## DIRECTIONS:
Your task is to quote, unchanged, only the lines from the one with "# Origin: on" through the one with "bpy.data.objects.remove(obj)", both ends included.

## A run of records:
** BEGIN **

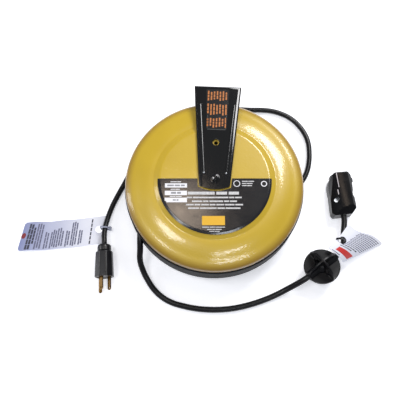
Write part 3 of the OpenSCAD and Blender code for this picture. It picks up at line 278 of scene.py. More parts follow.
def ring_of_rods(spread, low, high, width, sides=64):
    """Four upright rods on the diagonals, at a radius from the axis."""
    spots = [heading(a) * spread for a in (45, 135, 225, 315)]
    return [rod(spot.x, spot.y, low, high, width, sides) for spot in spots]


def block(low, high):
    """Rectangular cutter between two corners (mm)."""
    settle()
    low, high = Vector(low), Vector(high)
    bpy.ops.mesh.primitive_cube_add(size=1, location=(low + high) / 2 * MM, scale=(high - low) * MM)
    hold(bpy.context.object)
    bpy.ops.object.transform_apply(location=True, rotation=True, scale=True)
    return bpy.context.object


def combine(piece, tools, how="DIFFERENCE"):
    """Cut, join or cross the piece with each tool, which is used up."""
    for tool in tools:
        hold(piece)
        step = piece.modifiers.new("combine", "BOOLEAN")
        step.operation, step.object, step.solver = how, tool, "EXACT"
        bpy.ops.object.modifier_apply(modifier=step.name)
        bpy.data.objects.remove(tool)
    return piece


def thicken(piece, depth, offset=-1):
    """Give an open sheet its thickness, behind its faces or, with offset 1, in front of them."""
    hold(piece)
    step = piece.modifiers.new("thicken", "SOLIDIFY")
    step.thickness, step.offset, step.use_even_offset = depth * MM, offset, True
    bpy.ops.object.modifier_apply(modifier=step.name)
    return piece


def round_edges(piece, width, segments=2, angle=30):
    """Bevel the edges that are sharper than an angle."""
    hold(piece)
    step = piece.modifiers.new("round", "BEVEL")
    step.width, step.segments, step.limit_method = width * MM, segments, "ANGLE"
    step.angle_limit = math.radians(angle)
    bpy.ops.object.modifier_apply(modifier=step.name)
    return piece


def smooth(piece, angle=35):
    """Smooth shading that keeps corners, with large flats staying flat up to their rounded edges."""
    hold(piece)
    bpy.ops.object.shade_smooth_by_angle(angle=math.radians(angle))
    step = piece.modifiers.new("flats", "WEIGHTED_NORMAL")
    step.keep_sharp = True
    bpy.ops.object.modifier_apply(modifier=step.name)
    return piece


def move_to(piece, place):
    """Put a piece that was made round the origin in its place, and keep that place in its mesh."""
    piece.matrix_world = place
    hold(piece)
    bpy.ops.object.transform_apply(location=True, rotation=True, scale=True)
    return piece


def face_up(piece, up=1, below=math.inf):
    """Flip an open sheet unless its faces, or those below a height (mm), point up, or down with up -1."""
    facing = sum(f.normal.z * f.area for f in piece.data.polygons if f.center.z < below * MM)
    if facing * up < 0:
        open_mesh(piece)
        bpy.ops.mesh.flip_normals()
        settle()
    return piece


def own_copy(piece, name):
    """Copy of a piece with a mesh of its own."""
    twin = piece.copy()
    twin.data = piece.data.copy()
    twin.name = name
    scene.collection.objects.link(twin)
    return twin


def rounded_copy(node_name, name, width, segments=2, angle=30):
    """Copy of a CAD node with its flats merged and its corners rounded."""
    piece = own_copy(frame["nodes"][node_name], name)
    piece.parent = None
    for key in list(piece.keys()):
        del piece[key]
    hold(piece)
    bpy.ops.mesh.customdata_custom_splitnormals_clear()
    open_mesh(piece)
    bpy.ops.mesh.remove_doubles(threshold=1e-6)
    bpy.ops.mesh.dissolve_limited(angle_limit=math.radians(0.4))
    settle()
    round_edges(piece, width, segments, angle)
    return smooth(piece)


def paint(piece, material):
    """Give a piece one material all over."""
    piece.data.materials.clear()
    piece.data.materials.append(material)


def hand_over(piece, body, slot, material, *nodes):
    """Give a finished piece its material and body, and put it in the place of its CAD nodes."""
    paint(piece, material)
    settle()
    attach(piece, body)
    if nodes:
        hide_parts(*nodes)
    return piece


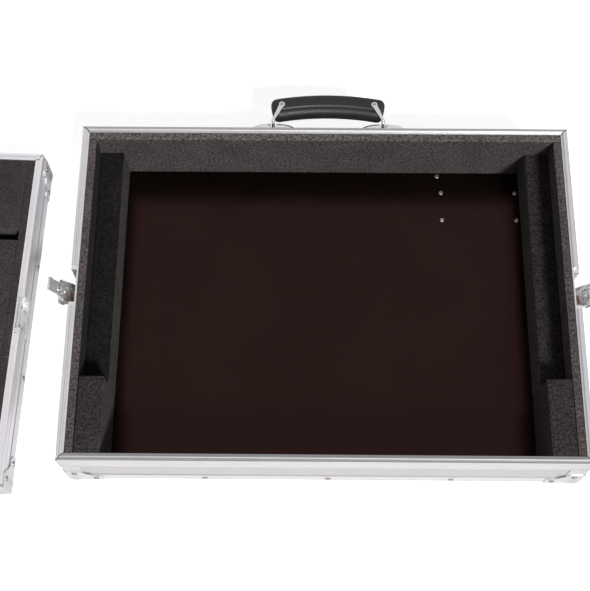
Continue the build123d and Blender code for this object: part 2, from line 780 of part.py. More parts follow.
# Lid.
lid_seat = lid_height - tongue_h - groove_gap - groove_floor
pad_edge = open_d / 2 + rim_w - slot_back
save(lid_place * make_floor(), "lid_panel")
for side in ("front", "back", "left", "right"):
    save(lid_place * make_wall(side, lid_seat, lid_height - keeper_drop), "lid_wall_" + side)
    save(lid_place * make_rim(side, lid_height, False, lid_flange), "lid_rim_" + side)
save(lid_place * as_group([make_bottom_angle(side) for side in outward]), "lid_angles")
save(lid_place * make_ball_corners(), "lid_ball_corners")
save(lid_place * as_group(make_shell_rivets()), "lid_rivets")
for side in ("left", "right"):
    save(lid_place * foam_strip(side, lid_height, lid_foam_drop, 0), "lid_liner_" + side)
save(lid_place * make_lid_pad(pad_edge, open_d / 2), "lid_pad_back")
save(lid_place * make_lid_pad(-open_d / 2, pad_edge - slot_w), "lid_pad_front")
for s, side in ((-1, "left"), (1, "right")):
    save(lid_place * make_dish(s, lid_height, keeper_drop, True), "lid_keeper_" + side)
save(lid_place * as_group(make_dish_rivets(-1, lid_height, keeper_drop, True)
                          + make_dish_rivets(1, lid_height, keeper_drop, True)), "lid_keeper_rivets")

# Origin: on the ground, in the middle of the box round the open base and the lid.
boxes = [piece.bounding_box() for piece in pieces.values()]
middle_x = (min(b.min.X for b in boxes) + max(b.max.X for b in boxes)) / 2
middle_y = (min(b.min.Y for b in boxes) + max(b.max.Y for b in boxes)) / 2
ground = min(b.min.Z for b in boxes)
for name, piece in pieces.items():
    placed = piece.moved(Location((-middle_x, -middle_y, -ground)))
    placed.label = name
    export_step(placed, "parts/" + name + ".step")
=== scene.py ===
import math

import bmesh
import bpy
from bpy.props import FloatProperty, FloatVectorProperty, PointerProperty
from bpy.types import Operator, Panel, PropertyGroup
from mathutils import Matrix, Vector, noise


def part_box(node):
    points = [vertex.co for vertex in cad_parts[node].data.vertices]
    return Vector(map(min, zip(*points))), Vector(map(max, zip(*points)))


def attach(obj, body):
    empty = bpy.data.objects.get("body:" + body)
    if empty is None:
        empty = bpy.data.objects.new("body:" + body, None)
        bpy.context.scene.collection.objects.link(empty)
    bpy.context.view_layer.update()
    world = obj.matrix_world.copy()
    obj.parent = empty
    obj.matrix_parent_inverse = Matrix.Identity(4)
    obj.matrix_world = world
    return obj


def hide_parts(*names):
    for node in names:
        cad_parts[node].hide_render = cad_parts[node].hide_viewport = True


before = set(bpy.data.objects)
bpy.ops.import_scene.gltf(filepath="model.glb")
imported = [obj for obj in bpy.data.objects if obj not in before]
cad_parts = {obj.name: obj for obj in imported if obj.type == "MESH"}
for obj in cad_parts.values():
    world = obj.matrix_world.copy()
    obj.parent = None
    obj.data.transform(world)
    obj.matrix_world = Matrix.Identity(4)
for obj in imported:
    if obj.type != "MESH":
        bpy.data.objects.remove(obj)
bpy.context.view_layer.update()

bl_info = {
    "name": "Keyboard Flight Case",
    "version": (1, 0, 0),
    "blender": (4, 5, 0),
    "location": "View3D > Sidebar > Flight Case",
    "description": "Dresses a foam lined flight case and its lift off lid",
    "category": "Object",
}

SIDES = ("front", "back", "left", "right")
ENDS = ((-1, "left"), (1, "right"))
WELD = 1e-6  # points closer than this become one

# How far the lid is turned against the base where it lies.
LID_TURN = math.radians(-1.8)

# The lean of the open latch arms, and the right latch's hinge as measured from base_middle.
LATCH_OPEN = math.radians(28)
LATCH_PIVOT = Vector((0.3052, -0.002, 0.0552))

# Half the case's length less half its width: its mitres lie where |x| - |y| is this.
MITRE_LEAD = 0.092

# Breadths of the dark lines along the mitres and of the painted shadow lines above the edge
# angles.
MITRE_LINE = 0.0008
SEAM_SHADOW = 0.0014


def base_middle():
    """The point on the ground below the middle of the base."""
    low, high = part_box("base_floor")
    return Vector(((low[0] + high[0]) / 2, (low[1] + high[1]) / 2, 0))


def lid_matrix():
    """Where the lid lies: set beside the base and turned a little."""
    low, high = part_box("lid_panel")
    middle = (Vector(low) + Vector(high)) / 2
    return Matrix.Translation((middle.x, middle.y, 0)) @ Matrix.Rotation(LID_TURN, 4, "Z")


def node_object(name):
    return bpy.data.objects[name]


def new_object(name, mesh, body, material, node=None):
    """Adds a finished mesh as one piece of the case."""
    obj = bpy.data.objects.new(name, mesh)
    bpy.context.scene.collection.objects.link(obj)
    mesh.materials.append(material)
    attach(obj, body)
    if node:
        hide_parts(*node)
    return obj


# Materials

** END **

## FULL OUTPUT:
# Origin: on the ground, in the middle of the box round the open base and the lid.
boxes = [piece.bounding_box() for piece in pieces.values()]
middle_x = (min(b.min.X for b in boxes) + max(b.max.X for b in boxes)) / 2
middle_y = (min(b.min.Y for b in boxes) + max(b.max.Y for b in boxes)) / 2
ground = min(b.min.Z for b in boxes)
for name, piece in pieces.items():
    placed = piece.moved(Location((-middle_x, -middle_y, -ground)))
    placed.label = name
    export_step(placed, "parts/" + name + ".step")
=== scene.py ===
import math

import bmesh
import bpy
from bpy.props import FloatProperty, FloatVectorProperty, PointerProperty
from bpy.types import Operator, Panel, PropertyGroup
from mathutils import Matrix, Vector, noise


def part_box(node):
    points = [vertex.co for vertex in cad_parts[node].data.vertices]
    return Vector(map(min, zip(*points))), Vector(map(max, zip(*points)))


def attach(obj, body):
    empty = bpy.data.objects.get("body:" + body)
    if empty is None:
        empty = bpy.data.objects.new("body:" + body, None)
        bpy.context.scene.collection.objects.link(empty)
    bpy.context.view_layer.update()
    world = obj.matrix_world.copy()
    obj.parent = empty
    obj.matrix_parent_inverse = Matrix.Identity(4)
    obj.matrix_world = world
    return obj


def hide_parts(*names):
    for node in names:
        cad_parts[node].hide_render = cad_parts[node].hide_viewport = True


before = set(bpy.data.objects)
bpy.ops.import_scene.gltf(filepath="model.glb")
imported = [obj for obj in bpy.data.objects if obj not in before]
cad_parts = {obj.name: obj for obj in imported if obj.type == "MESH"}
for obj in cad_parts.values():
    world = obj.matrix_world.copy()
    obj.parent = None
    obj.data.transform(world)
    obj.matrix_world = Matrix.Identity(4)
for obj in imported:
    if obj.type != "MESH":
        bpy.data.objects.remove(obj)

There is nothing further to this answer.